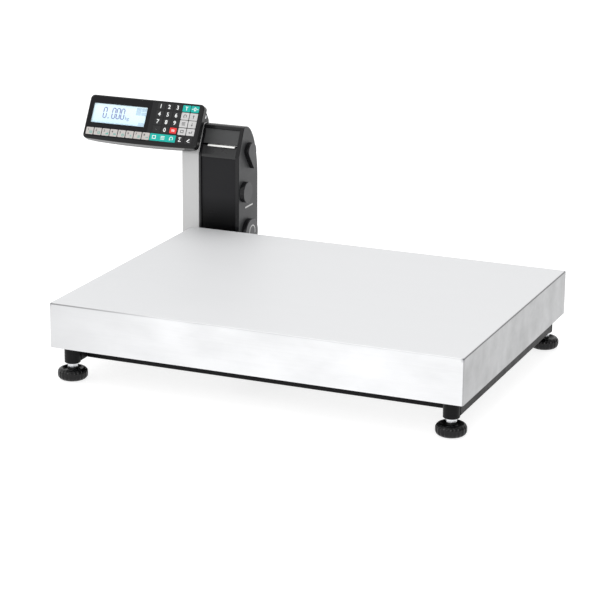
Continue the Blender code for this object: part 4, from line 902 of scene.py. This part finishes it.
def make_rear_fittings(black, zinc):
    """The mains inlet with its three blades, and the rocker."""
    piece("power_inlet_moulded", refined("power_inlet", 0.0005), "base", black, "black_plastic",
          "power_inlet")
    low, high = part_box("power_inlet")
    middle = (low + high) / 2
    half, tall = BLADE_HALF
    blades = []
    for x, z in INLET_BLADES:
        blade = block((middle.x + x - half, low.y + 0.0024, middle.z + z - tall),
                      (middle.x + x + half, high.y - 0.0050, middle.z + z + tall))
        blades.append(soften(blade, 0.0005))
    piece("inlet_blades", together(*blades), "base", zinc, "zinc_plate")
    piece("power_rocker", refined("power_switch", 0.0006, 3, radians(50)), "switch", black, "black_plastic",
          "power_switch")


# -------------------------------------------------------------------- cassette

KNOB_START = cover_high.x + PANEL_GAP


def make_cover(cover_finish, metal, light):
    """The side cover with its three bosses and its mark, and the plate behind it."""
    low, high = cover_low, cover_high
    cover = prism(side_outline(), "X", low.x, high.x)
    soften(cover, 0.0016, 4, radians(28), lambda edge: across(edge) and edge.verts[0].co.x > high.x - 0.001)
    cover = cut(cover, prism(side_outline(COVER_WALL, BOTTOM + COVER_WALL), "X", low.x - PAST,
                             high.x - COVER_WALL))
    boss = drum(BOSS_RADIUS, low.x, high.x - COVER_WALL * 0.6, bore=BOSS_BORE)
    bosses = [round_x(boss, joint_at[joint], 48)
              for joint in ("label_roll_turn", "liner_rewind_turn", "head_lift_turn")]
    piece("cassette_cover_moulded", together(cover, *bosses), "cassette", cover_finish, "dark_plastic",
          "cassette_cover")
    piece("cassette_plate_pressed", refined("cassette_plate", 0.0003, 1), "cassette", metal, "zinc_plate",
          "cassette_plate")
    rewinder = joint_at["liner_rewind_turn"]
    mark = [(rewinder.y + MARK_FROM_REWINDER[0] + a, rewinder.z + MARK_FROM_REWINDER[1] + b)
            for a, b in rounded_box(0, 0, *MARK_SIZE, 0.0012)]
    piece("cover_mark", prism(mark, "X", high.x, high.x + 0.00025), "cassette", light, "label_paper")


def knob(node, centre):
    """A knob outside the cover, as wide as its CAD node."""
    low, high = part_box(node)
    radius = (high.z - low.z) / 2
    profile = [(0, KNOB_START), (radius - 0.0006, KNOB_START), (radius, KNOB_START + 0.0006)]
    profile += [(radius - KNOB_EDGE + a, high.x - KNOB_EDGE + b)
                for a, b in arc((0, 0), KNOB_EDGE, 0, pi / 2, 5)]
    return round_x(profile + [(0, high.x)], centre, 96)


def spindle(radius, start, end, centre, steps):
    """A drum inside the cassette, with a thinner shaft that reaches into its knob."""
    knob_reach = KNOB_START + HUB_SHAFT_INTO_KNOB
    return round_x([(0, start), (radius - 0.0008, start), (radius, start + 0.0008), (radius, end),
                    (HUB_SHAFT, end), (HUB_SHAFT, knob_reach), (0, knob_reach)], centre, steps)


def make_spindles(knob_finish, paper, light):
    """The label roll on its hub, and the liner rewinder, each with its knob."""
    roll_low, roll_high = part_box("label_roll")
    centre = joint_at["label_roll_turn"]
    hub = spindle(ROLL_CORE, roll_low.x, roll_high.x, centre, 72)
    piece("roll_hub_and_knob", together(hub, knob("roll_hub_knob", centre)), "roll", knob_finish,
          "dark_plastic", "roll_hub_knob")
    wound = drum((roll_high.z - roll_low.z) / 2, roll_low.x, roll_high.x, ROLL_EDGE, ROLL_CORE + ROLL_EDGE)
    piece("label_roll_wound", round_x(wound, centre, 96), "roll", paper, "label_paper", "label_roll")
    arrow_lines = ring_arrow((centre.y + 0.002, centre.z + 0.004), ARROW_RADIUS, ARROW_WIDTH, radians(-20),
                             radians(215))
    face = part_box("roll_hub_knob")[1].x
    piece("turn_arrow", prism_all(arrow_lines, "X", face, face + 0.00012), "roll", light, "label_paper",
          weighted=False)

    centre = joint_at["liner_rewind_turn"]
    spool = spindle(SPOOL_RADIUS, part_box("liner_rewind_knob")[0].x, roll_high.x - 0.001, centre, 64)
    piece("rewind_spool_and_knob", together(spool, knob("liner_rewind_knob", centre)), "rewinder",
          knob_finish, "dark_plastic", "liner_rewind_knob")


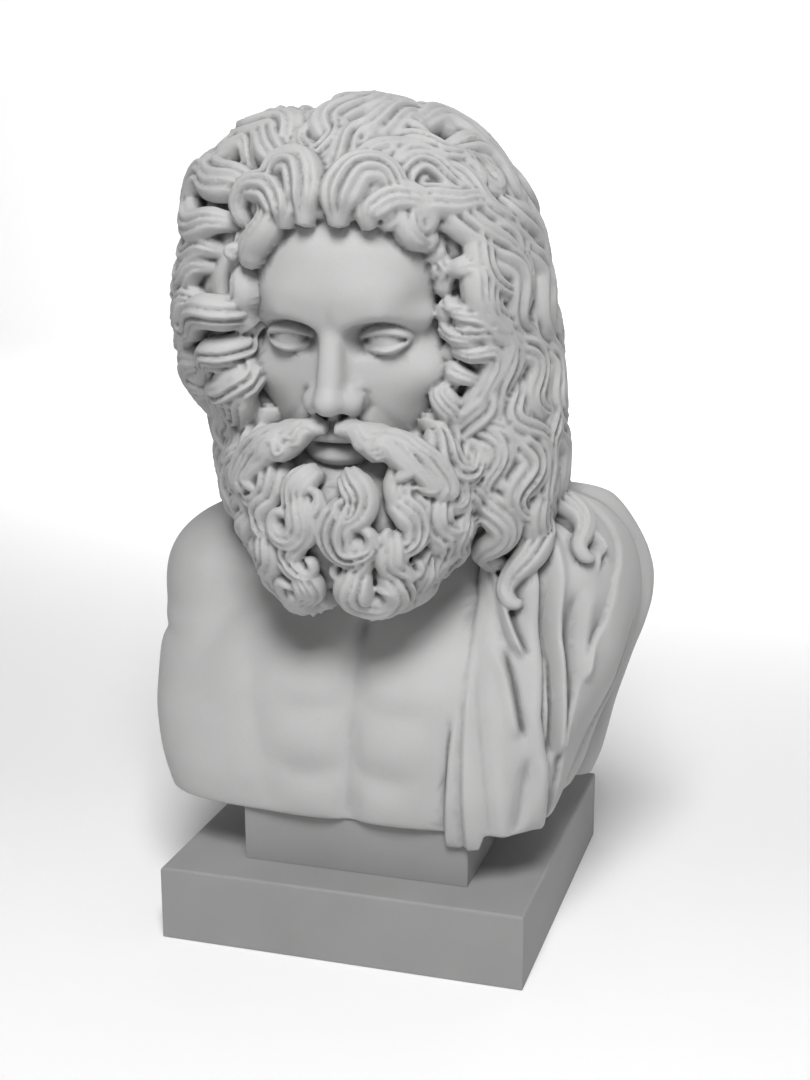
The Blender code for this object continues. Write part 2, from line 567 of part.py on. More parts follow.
-- -- --
Aim of the exercise
Write the complete data out, exactly as above.

Task solution
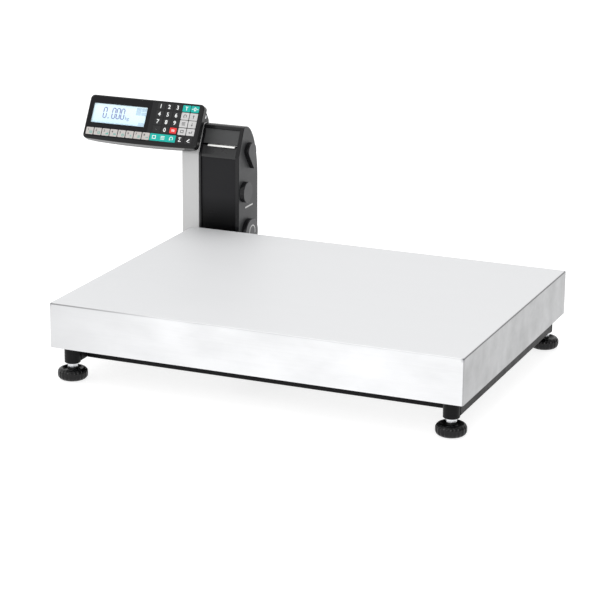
Continue the Blender code for this object: part 4, from line 902 of scene.py. This part finishes it.
def make_rear_fittings(black, zinc):
    """The mains inlet with its three blades, and the rocker."""
    piece("power_inlet_moulded", refined("power_inlet", 0.0005), "base", black, "black_plastic",
          "power_inlet")
    low, high = part_box("power_inlet")
    middle = (low + high) / 2
    half, tall = BLADE_HALF
    blades = []
    for x, z in INLET_BLADES:
        blade = block((middle.x + x - half, low.y + 0.0024, middle.z + z - tall),
                      (middle.x + x + half, high.y - 0.0050, middle.z + z + tall))
        blades.append(soften(blade, 0.0005))
    piece("inlet_blades", together(*blades), "base", zinc, "zinc_plate")
    piece("power_rocker", refined("power_switch", 0.0006, 3, radians(50)), "switch", black, "black_plastic",
          "power_switch")


# -------------------------------------------------------------------- cassette

KNOB_START = cover_high.x + PANEL_GAP


def make_cover(cover_finish, metal, light):
    """The side cover with its three bosses and its mark, and the plate behind it."""
    low, high = cover_low, cover_high
    cover = prism(side_outline(), "X", low.x, high.x)
    soften(cover, 0.0016, 4, radians(28), lambda edge: across(edge) and edge.verts[0].co.x > high.x - 0.001)
    cover = cut(cover, prism(side_outline(COVER_WALL, BOTTOM + COVER_WALL), "X", low.x - PAST,
                             high.x - COVER_WALL))
    boss = drum(BOSS_RADIUS, low.x, high.x - COVER_WALL * 0.6, bore=BOSS_BORE)
    bosses = [round_x(boss, joint_at[joint], 48)
              for joint in ("label_roll_turn", "liner_rewind_turn", "head_lift_turn")]
    piece("cassette_cover_moulded", together(cover, *bosses), "cassette", cover_finish, "dark_plastic",
          "cassette_cover")
    piece("cassette_plate_pressed", refined("cassette_plate", 0.0003, 1), "cassette", metal, "zinc_plate",
          "cassette_plate")
    rewinder = joint_at["liner_rewind_turn"]
    mark = [(rewinder.y + MARK_FROM_REWINDER[0] + a, rewinder.z + MARK_FROM_REWINDER[1] + b)
            for a, b in rounded_box(0, 0, *MARK_SIZE, 0.0012)]
    piece("cover_mark", prism(mark, "X", high.x, high.x + 0.00025), "cassette", light, "label_paper")


def knob(node, centre):
    """A knob outside the cover, as wide as its CAD node."""
    low, high = part_box(node)
    radius = (high.z - low.z) / 2
    profile = [(0, KNOB_START), (radius - 0.0006, KNOB_START), (radius, KNOB_START + 0.0006)]
    profile += [(radius - KNOB_EDGE + a, high.x - KNOB_EDGE + b)
                for a, b in arc((0, 0), KNOB_EDGE, 0, pi / 2, 5)]
    return round_x(profile + [(0, high.x)], centre, 96)


def spindle(radius, start, end, centre, steps):
    """A drum inside the cassette, with a thinner shaft that reaches into its knob."""
    knob_reach = KNOB_START + HUB_SHAFT_INTO_KNOB
    return round_x([(0, start), (radius - 0.0008, start), (radius, start + 0.0008), (radius, end),
                    (HUB_SHAFT, end), (HUB_SHAFT, knob_reach), (0, knob_reach)], centre, steps)


def make_spindles(knob_finish, paper, light):
    """The label roll on its hub, and the liner rewinder, each with its knob."""
    roll_low, roll_high = part_box("label_roll")
    centre = joint_at["label_roll_turn"]
    hub = spindle(ROLL_CORE, roll_low.x, roll_high.x, centre, 72)
    piece("roll_hub_and_knob", together(hub, knob("roll_hub_knob", centre)), "roll", knob_finish,
          "dark_plastic", "roll_hub_knob")
    wound = drum((roll_high.z - roll_low.z) / 2, roll_low.x, roll_high.x, ROLL_EDGE, ROLL_CORE + ROLL_EDGE)
    piece("label_roll_wound", round_x(wound, centre, 96), "roll", paper, "label_paper", "label_roll")
    arrow_lines = ring_arrow((centre.y + 0.002, centre.z + 0.004), ARROW_RADIUS, ARROW_WIDTH, radians(-20),
                             radians(215))
    face = part_box("roll_hub_knob")[1].x
    piece("turn_arrow", prism_all(arrow_lines, "X", face, face + 0.00012), "roll", light, "label_paper",
          weighted=False)

    centre = joint_at["liner_rewind_turn"]
    spool = spindle(SPOOL_RADIUS, part_box("liner_rewind_knob")[0].x, roll_high.x - 0.001, centre, 64)
    piece("rewind_spool_and_knob", together(spool, knob("liner_rewind_knob", centre)), "rewinder",
          knob_finish, "dark_plastic", "liner_rewind_knob")


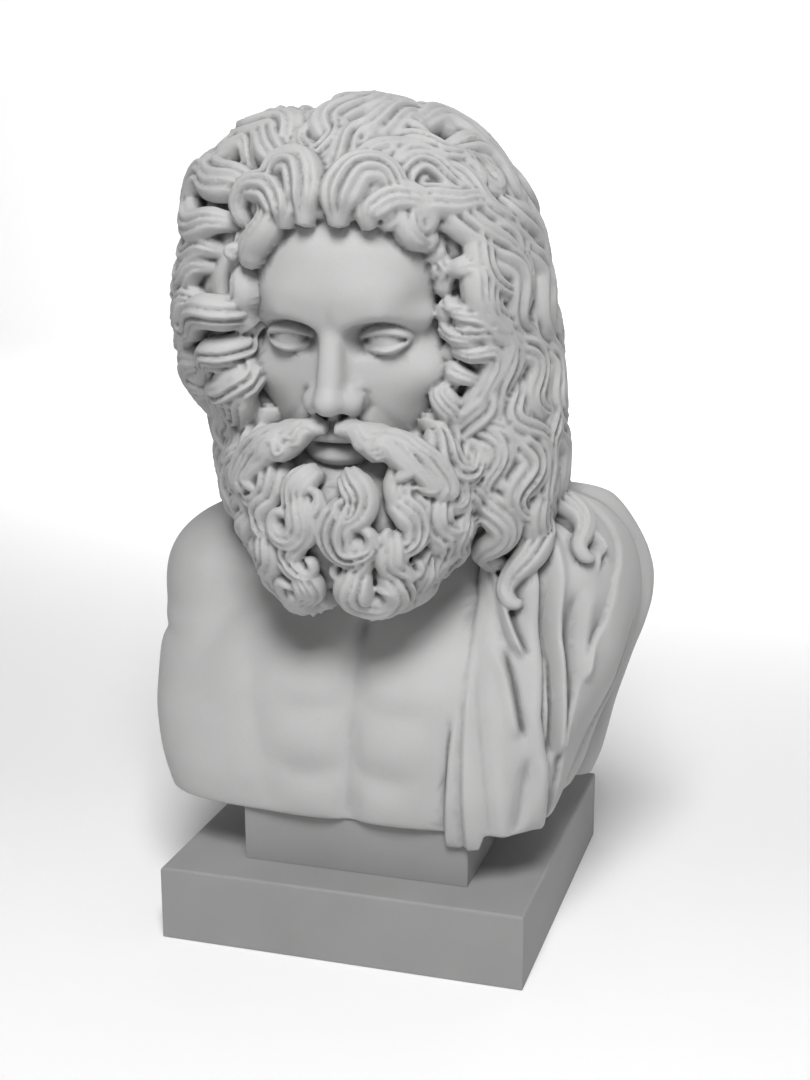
The Blender code for this object continues. Write part 2, from line 567 of part.py on. More parts follow.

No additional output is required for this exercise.